Prezydent Andrzej Duda w czwartek przyjął ślubowanie od nowych sędziów TK: Krystyny Pawłowicz, Stanisława Piotrowicza i Jakuba Steliny.

Reklama

W związku z tym, że na czwartkową uroczystość nie zaproszono przedstawicieli mediów, Fogiel był pytany w Polsat News o "tajemniczą atmosferę" przyjęcia ślubowania.

Nie powiedziałbym, że była tajemnicza. W tajemnicy to tak, jakby ktoś się spotykał z kimś na stacji benzynowej albo pod śmietnikiem czy na cmentarzu i tam coś ustalał. To bym powiedział, że w tajemnicy, a jednak Belweder, siedziba prezydenta RP, trudno mówić, że jest okryty mgiełką tajemnicy - powiedział wicerzecznik PiS.

Dodał, że nie wie, "co kierowało Kancelarią Prezydenta, że taka, a nie inna oprawa danego wydarzenia jest sugerowana". Ale nie oszukujmy się, wiemy, że ta sprawa jest asumptem dla opozycji do zupełnie niesprawiedliwych ataków- ocenił Fogiel.

Odniósł się także do komentarza wicemarszałek Sejmu, potencjalnej kandydatki PO w wyborach prezydenckich Małgorzaty Kidawy-Błońskiej, która zapowiedziała na Twitterze, że jako prezydent doprowadzi do tego, że "wszyscy nielegalnie wybrani sędziowie zostaną usunięci z Trybunału Konstytucyjnego".

Z tego ciągu myślowego rozumiem, że miałoby być coś nie tak z powołaniem zaprzysiężonych wczoraj sędziów. Rozumiem, że trwa dyskusja co do systemu sądownictwa w Polsce, ale ja byłem na sali sejmowej, byłem podczas głosowania i stawianie jakichkolwiek zarzutów, że ta trójka została wybrana w sposób niewłaściwy i pani Kidawa-Błońska jako prezydent miałaby ich z tego Trybunału rugować, to jest stawianie się ponad decyzje Sejmu - powiedział Fogiel.

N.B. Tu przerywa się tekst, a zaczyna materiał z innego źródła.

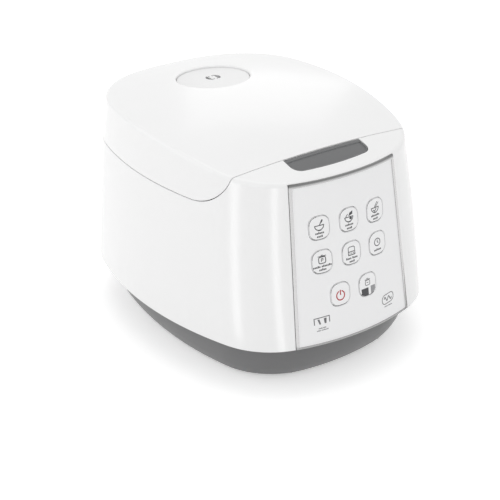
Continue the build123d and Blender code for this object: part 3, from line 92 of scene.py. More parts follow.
def add_object(name: str, data: bpy.types.ID) -> bpy.types.Object:
    """Put a new object in the scene.

    Args:
        name: Its name.
        data: Its mesh, curve, lamp or camera.

    Returns:
        The object.
    """
    made = bpy.data.objects.new(name, data)
    bpy.context.scene.collection.objects.link(made)
    return made


def add_shape(name: str, shape: bmesh.types.BMesh, material: bpy.types.Material) -> bpy.types.Object:
    """Put a finished shape in the scene.

    Args:
        name: Name of the new piece.
        shape: Its faces, which are turned outwards and then freed.
        material: Its finish.

    Returns:
        The piece.
    """
    bmesh.ops.recalc_face_normals(shape, faces=shape.faces[:])
    mesh = bpy.data.meshes.new(name)
    shape.to_mesh(mesh)
    shape.free()
    mesh.materials.append(material)
    return add_object(name, mesh)


# ---- Shader effects shared by several finishes ----


class Grain(Enum):
    """Kind of small relief that a surface has."""

    MOULDED = "moulded"
    ERODED = "eroded"
    BRUSHED = "brushed"
    TURNED = "turned"
    FLECKED = "flecked"
    LAMINATE = "laminate"


class Wiring:
    """Node tree with short ways to add, feed and join nodes."""

    def __init__(self, tree: bpy.types.NodeTree) -> None:
        """Keep the tree that the nodes go into."""
        self.tree = tree

    def feed(self, socket: Socket, value: Value) -> None:
        """Join a socket to an input, or set the input to a plain value.

        Args:
            socket: The input.
            value: The socket or the plain value.
        """
        if isinstance(value, bpy.types.NodeSocket):
            self.tree.links.new(value, socket)
        else:
            socket.default_value = value

    def fill(self, node: Node, inputs: dict[str | int, Value]) -> None:
        """Feed several inputs of a node."""
        for key, value in inputs.items():
            self.feed(node.inputs[key], value)

    def node(self, kind: str, inputs: dict[str | int, Value] | None = None, **settings: object) -> Node:
        """Add a node, set its properties and feed its inputs.

        Args:
            kind: Blender's type name of the node, without its ShaderNode prefix.
            inputs: Sockets or values for its inputs, by name or place.
            **settings: Properties of the node.

        Returns:
            The new node.
        """
        made = self.tree.nodes.new(f"ShaderNode{kind}")
        for key, value in settings.items():
            setattr(made, key, value)
        self.fill(made, inputs or {})
        return made

    def maths(self, operation: str, *values: Value) -> Socket:
        """Result of a Math node, given its operation and its sockets or numbers."""
        return self.node("Math", dict(enumerate(values)), operation=operation).outputs[0]

    def span(self, source: Socket, low: float, high: float) -> Socket:
        """Map a value between 0 and 1 onto the range from low to high."""
        return self.node("MapRange", {"Value": source, "To Min": low, "To Max": high}).outputs[0]

    def mix(self, factor: Socket, first: Value, second: Value) -> Socket:
        """Mix two colours.

        Args:
            factor: Socket of the second colour's share.
            first: A socket or a colour.
            second: A socket or a colour.

        Returns:
            Socket of the mixed colour.
        """
        node = self.node("Mix", {"Factor": factor}, data_type="RGBA")
        for name, value in (("A", first), ("B", second)):
            socket = next(s for s in node.inputs if s.name == name and s.type == "RGBA")
            self.feed(socket, (*value, 1.0) if isinstance(value, tuple) else value)
        return next(s for s in node.outputs if s.type == "RGBA")


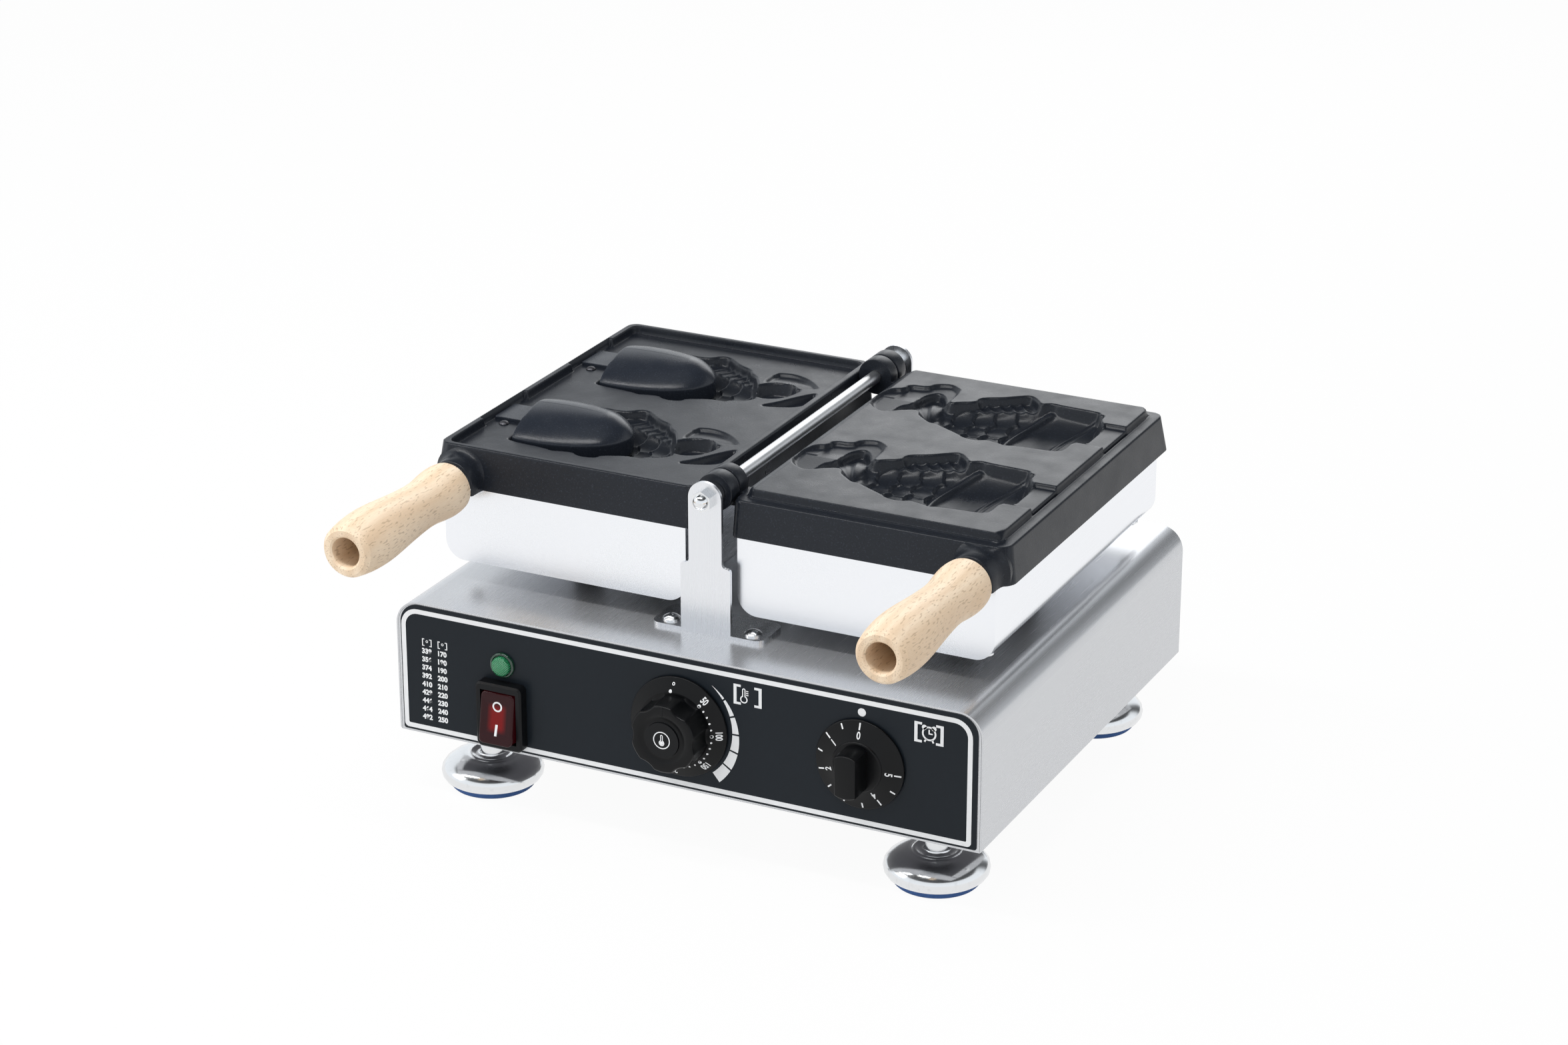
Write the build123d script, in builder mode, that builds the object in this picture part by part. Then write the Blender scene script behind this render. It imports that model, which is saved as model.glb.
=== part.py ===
from build123d import *
from math import atan2, cos, radians, sin
import os

os.makedirs("parts", exist_ok=True)

# A countertop fish-waffle iron. X runs to the right, Y to the back, Z up.
# The origin is on the floor, under the middle of the whole machine. All sizes are in millimetres.

# ---- housing -------------------------------------------------------------------------------------
base_width = 335.0
base_depth = 273.5
base_height = 74.7
sheet = 1.0                    # cover, pans
panel_sheet = 1.2              # front, rear and bottom plates
cover_bend = 13.5              # outside radius of the cover's two long bends
panel_gap = 0.15               # between a plate and the cover around it
lip = 12.0                     # flanges turned in along the underside
bottom_corner = 1.5
label_thickness = 0.4
label_margin = 2.6
label_edge = 1.3
vent_width = 4.0
vent_length = 32.0
vent_pitch = 9.0
vent_count = 14
vent_x = -40.0
bottom_screw_radius = 1.5
bottom_head_radius = 3.2
small_head_height = 1.8        # heads of the bottom's and the mouth cores' screws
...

Kandydatury dwojga b. posłów PiS: Pawłowicz i Piotrowicza oraz Steliny, prawnika z Uniwersytetu Gdańskiego - wybranych później w Sejmie na sędziów TK - zostały zgłoszone przez klub PiS. Kandydatury te wywołały krytykę przedstawicieli opozycji. Przypominali oni m.in. że Piotrowicz był w PRL prokuratorem.